Winter Prep

Winter Prep

It feels like Fall has just begun, but it's time to get these hives in shape for the Winter (and has been for a while).  I just did a quick inspection of the hives and found that they are woefully low on stores to make it through the Winter months.  Around here, it is suggested that a colony has at least 50 lbs. of stored honey going into the Winter- the hives at TLC Apiary had almost none.  I wouldn't say they were on the brink of starvation, but without help they would never see next spring. 

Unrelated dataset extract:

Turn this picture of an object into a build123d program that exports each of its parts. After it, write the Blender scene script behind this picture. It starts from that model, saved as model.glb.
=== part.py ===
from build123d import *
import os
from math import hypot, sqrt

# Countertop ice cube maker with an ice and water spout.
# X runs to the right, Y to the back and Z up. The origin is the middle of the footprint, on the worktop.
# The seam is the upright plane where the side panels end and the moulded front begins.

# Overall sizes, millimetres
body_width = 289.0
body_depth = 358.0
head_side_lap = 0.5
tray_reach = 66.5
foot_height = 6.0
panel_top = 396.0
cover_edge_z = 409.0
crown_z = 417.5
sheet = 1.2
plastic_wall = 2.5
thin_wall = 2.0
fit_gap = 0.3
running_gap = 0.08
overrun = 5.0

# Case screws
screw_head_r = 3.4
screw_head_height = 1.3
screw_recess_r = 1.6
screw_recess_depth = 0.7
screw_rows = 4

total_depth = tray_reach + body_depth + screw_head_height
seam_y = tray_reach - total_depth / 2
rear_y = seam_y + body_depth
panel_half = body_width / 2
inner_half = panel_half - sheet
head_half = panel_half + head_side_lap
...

I gave each hive a little over 2 gallons of 2:1 sugar syrup (2 parts sugar dissolved in 1 part water).  To that I added some lemongrass and spearmint essential oils (to stimulate feeding and also inhibit mold), along with an antibiotic by the name of Fumagilin-B to treat for Nosema disease.  I have mixed feelings about giving antibiotics that may or may not be necessary as a preventative measure, but in the end caution won out.  Last Winter was especially tough for many beekeepers, with high losses, and Nosema certainly played a roll in many of those losses.  It's said that nosema spores are present in all hives, to varying degrees, and a certain level is tolerable to the colony.  There's no way for a small-scale beekeeper like me to effectively test for Nosema (as I would for mite levels), so I'm just going to play it safe.  In the future, I hope to have more colonies to experiment with, withholding treatment from some and breeding from the best.

Mouse guards are also now on the hive entrances.  When the weather turns cold, bees will form a tight cluster within the hive, leaving plenty of cozy corners for mice to move in and set up a nice winter nest.  Putting a metal cover over the entrance with holes too small for a mouse but big enough for a bee is a pretty simple solution.  One just has to make sure they go on early enough, so that a mouse isn't locked in!

Other than that there's not much else to do to prep for winter here in Southern PA.  The hives don't really need to be wrapped and insulated for our winters.  There is already good ventilation in the hives to keep them dry inside (dampness, not cold, kills bees over the winter).  Now I just need to stay on top of feeding until they make it up to weight.  I've said before, making sugar syrup is my least favorite part of beekeeping, but hopefully when these are no longer first-year hives they'll have a better workforce to provide for themselves.